Da un lato la premier Giorgia Meloni che nega – senza essere granché convincente – l’esistenza di uno scontro con le toghe, dall’altro il Capo dello Stato Sergio Mattarella che sembra pensarla molto diversamente tanto da aver sentito il bisogno di testimoniare la sua solidarietà alle toghe.
Il presidente della Repubblica, infatti, ha prima ricevuto al Colle i vertici della Cassazione, ossia la presidente Margherita Cassano e il procuratore generale Luigi Salvato, e dopo nemmeno 24 ore ha avuto un faccia a faccia con il presidente del Consiglio a margine del Consiglio supremo di difesa, a cui hanno partecipato anche i ministri degli Esteri, Antonio Tajani; della Difesa, Guido Crosetto; dell’Economia, Giancarlo Giorgetti; delle Imprese, Adolfo Urso; e il capo di stato maggiore della Difesa, Giuseppe Cavo Dragone. Occasione che ufficialmente è servita per ricevere un aggiornamento sull’esito del vertice della Nato di Vilnius e sullo stato della guerra in Ucraina ma che è stata anche l’occasione per parlare dell’infuocato dossier giustizia.
I timori di Mattarella
Il timore del Colle, infatti, è che sia già iniziato uno scontro tra i poteri dello Stato che deve necessariamente rientrare. Anche perché Mattarella ha più di qualche dubbio sui passi che sta muovendo l’esecutivo in materia di giustizia, soprattutto in relazione alla legge che riformerà l’abuso d’ufficio e che è al momento in discussione alle Camere e su cui, da tempo, sono stati mossi appunti da giuristi. Criticità che il Quirinale spera vengano valutate dalla maggioranza così da apportare qualche correttivo al testo affinché rientri nei parametri stabiliti dall’Unione europea.
Questo perché l’abolizione tout court dell’abuso d’ufficio rischia di violare convenzioni e trattati sottoscritti dall’Italia in sede internazionale, nonché l’articolo 117 della Costituzione che ne impone il rispetto. Altro tema che sarebbe stato dibattuto nell’incontro tra Mattarella e Meloni è quello della famigerata nota di palazzo Chigi dei giorni scorsi, rivendicata dalla premier durante la conferenza stampa di Vilnus, in cui si accusavano i magistrati di fare campagna elettorale per le elezioni europee che si terranno l’anno prossimo. Un’accusa che il Quirinale non solo ritiene assolutamente infondata ma anche pericolosa, questo perché sottintende a una prevaricazione dei poteri che la Costituzione attribuisce alla magistratura.
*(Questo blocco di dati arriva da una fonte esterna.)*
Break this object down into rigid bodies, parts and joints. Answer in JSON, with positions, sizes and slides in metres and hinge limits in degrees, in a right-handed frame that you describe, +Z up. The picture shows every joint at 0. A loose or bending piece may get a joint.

Per non parlare del nodo intercettazioni la cui nuova stretta annunciata dal governo desta non poche preoccupazioni al Capo dello Stato.
Riforme condivise?
Insomma sulla giustizia è alta la tensione e ne è la riprova il fatto che il presidente della Repubblica, a un mese dalla presentazione del ddl di riforma penale da parte del guardasigilli Carlo Nordio, non ha ancora autorizzato la trasmissione alle Camere. Che alla fine la firma arriverà è più che certo ma è altrettanto evidente che questo prendere tempo è un segnale al governo per far capire che riforme tanto importanti devono essere condivise e non portate avanti a colpi di maggioranza, come purtroppo sta accadendo dall’inizio di questa legislatura. Modus operandi che non sembra destinato a cambiare visto che Carlo Nordio, lasciando ben poco spazio alle interpretazioni, ha detto in modo molto chiaro: “Mi inchino agli orientamenti del Quirinale. Trattandosi di un ddl, il transito al Colle è atto dovuto: non è un decreto legge che debba avere il placet”.